Michael encourages the outer shells of harvested gourds to toughen—a process called curing—by putting them on wire mesh shelves, where they get very good air circulation, for a few weeks. Some people varnish gourds to make them shine and in hopes of preserving them, but he thinks this actually hastens their demise by sealing moisture in the fruits. He does, however, often wipe down the curing fruits with a solution of one part chlorine bleach to ten parts water. He thinks cleaning them discourages rotting and makes them look their best.

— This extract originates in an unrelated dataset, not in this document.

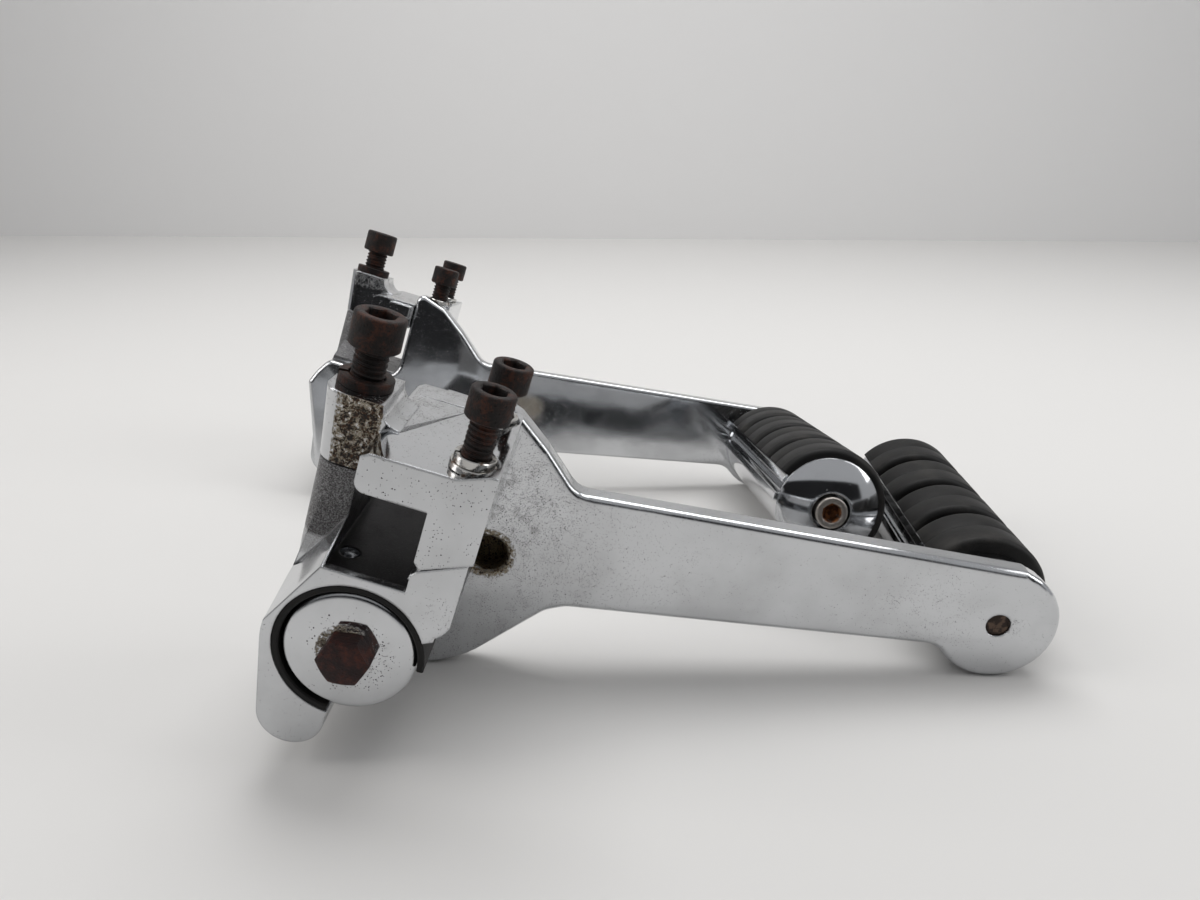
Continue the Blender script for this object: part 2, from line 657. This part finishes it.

Gourds grown for storage bottles, bowls, birdhouses, or other utilitarian purposes must be dried completely, which usually takes the entire winter. Dry gourds in a place where they can be protected from rodents. Because the rind grows potentially irritating mold as it dries, keep them away from contact with people. The gourds will dry faster if they are in a warm room, but they will eventually dry in unheated spaces, too.
Gourds are completely dry when seeds can be heard rattling inside. Wear a mask and rubber gloves to remove their moldy skin. Michael cleans the fruits outdoors, using water with a touch of oil soap and rubbing gently with an old plastic scrub pad to get all the skin off.

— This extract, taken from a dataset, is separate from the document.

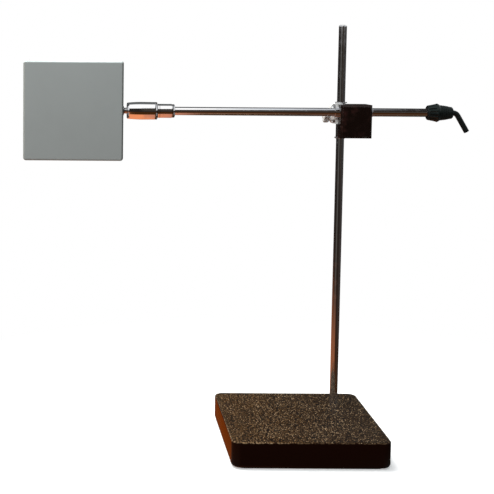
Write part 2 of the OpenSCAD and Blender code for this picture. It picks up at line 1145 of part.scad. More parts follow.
// A blackened wall that keeps stray light from the slit off the detector
module light_baffle() {
    color(anodised)
        at_head()
            translate([-18, bench_top, 30]) {
                cube([1, 17, 22]);
                cube([5, 1, 22]);
            }
}

// ---- Electronics ----

board_left = 29;
board_bottom = -44;
board_size = [23, 74];

module standoff_places() {
    for (x = [3, board_size[0] - 3], z = [3, board_size[1] - 3])
        translate([board_left + x, 0, board_bottom + z])
            children();
}

module interface_board() {
    top = board_y + board_thick;
    color(board_green)
        at_head() {
            difference() {
                translate([board_left, board_y, board_bottom])
                    cube([board_size[0], board_thick, board_size[1]]);
                standoff_places()
                    peg_y(board_y - 1, top + 1, 1.1);
            }
            translate([board_left + 6, top - 0.5, board_bottom + 10])
                cube([10, 1.6, 10]);
            translate([board_left + 7, top - 0.5, board_bottom + 56])
                cube([7, 1.5, 9]);
        }
}

module board_standoffs() {
    color(nylon)
        at_head()
            standoff_places() {
                peg_y(bench_top, board_y, 2);
                peg_y(bench_top, board_y + board_thick + 1.2, 1);
            }
}

module lead_connector() {
    top = board_y + board_thick;
    color(nylon)
        at_head()
            difference() {
                translate([board_left + 9, top, -6])
                    cube([8, 8, 12]);
                peg_x(board_left + 15, board_left + 18, lead_r);
            }
}

module head_lead() {
    color(rubber)
        at_head()
            peg_x(board_left + 15, head_reach + ball_x, lead_r);
}

// ---- Output ----

base_pad();
base_plate();
support_rod();
rod_washer();
rod_nut();
rod_liner();
rod_liner_clip();
cross_block();
rod_saddle();
saddle_screws();
rod_lock_pad();
rod_lock_knob();
arm_lock_pad();
arm_lock_knob();
arm_liner();
arm_liner_clip();
arm_tube();
socket_shank();
socket_barrel();
front_seat();
rear_seat();
swivel_ball();
stud_nut();
gland_body();
gland_seal();
gland_nut();
gland_boot();
arm_cable();
head_housing();
head_bush();
rear_cover();
cover_gasket();
cover_screws();
entrance_bezel();
bezel_screws();
entrance_window();
optical_bench();
bench_screws();
mount_screws();
fold_mirror();
fold_mirror_mount();
slit_plate();
slit_holder();
collimating_mirror();
collimator_mount();
grating();
grating_mount();
focusing_mirror();
focusing_mount();
detector();
detector_board();
detector_bracket();
light_baffle();
interface_board();
board_standoffs();
lead_connector();
head_lead();
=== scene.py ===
"""Looks of the spectroscope: finer pieces around the CAD frame, materials, studio and camera.

Metres, +Z up, +X right and +Y away from the blank front of the head, as in the CAD frame.
"""

import math

import bpy
from mathutils import Matrix, Vector


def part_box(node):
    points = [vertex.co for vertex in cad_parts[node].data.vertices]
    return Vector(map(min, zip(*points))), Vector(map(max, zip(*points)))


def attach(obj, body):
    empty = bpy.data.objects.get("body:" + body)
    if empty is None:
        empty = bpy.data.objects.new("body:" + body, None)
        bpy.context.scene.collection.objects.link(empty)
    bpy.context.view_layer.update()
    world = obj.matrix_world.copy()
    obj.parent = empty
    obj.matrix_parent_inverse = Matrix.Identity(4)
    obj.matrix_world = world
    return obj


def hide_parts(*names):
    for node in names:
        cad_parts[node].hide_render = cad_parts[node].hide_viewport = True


MM = 0.001
X, Y, Z = Vector((1, 0, 0)), Vector((0, 1, 0)), Vector((0, 0, 1))

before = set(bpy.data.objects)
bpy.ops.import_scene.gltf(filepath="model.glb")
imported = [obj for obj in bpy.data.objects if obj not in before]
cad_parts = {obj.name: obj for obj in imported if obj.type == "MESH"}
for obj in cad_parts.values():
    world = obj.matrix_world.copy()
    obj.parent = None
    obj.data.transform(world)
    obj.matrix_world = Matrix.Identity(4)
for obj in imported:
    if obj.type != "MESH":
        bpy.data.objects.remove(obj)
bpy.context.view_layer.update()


def middle(node):
    low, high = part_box(node)
    return (low + high) / 2


ROD = middle("support_rod")
ARM = middle("arm_tube")
CABLE = (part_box("arm_cable")[1].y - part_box("arm_cable")[0].y) / 2


# ---- Mesh helpers ----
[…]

"I love their forms," Michael says. "I do not try to get the gourds looking pristine. I like the residual mottled discoloration. They don't need any embellishment like painting. I sometimes use wax shoe polish, maybe a mix of transparent and brown. Then I just group them in a big wooden bowl or shallow basket to show off their natural beauty."
When Michael's dream of opening a farm stand becomes reality—perhaps this will be the year—he'll get to share his love of gourds with customers. He has chosen a name: Trout Lily Farm. A renovated open-air building, used by previous owners of the farm to sell produce, is ready and waiting. Michael can already envision the roadside stand's displays of fresh flowers, organic vegetables, crafts, and gourds of all shapes and types.